Perhaps the C# specification is too restrictive when it comes to letting the optimizer produce the most efficient code. For example, `IEnumerable` is a reference type, and reference types are always allocated on the heap. It may be a breach of C# contract to optimize out a heap allocation. This, of course, is pure speculation. It may not be about heap allocation at all, it may be about functions maintaining reference equality, or that the optimizer can’t inline across assembly boundaries, etc. All of these boil down to the fact that something about the language model includes details that couple it to the inflated machine code that it currently outputs.

### 2. The analysis is too complicated

It might be that the performance cost analysis is too complicated. In the examples I pointed out how the second version is 10 times faster than the first, but what I didn’t say was that the second version is slightly longer than the first in terms of code space. (It may not actually be longer, but lets say it is). Many optimizations have this property: they sacrifice one resource for another, rather than saving all over. And of course resources are not independent of each other. A longer program may run slower because of poorer caching.
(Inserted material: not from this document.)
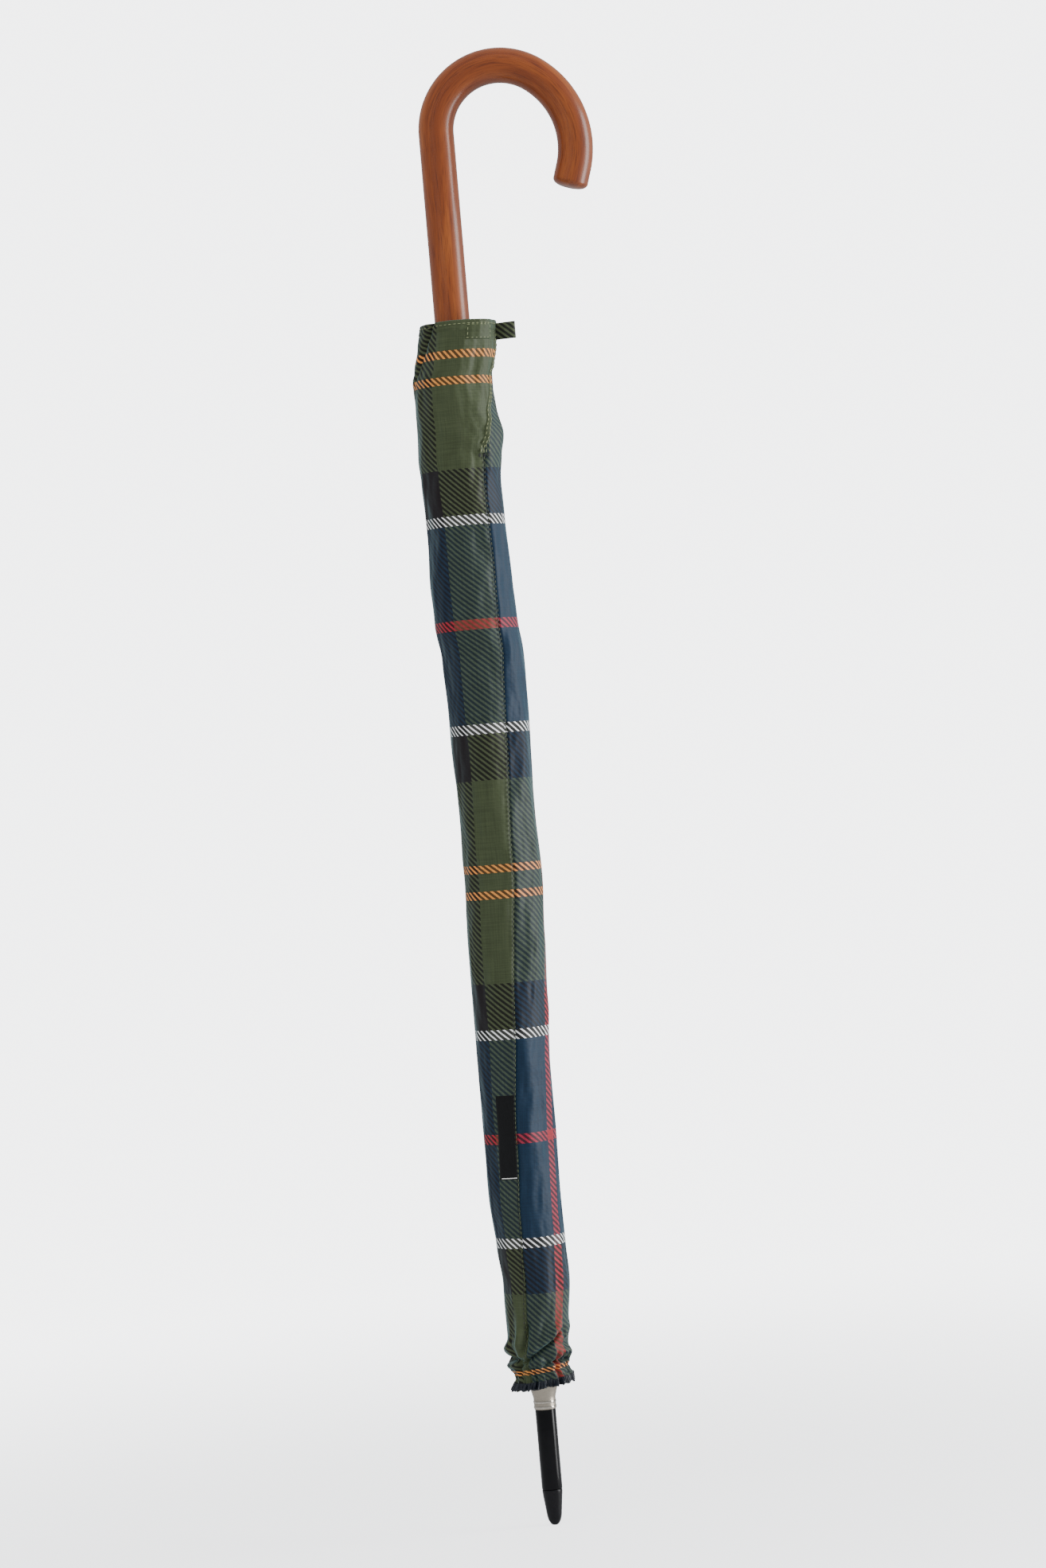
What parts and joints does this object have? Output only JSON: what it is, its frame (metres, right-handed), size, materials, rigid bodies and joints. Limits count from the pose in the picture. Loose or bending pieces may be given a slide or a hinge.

When you start looking into the details of how to calculate whether a particular optimization is actually beneficial, you may come out with such a heavy, complicated and error-prone optimizer that it’s just not worth it to run.

### 3. There isn’t a demand

Although I’ve run into a few situations where these sorts of optimizations would be useful, perhaps Microsoft’s market analysis came up with different answers. Perhaps the development time involved in implementing it exceeds business value and demand. I can’t say anything further about this because I only know about my own demand, I can’t speak for anyone else.

## Conclusion

Whatever the reason, I think there’s a gap in C# that needs to be filled by the next generation of popular languages, or perhaps the next generation of C# or .NET JIT optimizer. The C# compiler or JIT compiler doesn’t optimize some pretty obvious cases.

Languages in general shouldn’t force you chose between a nice implementation and a fast implementation. I’m sure there are already languages that address this, but none that checks all the other boxes that C# does (including that of being popular). If anyone is thinking about creating the next big language, they should seriously consider building the language from the ground up to support this kind of optimization.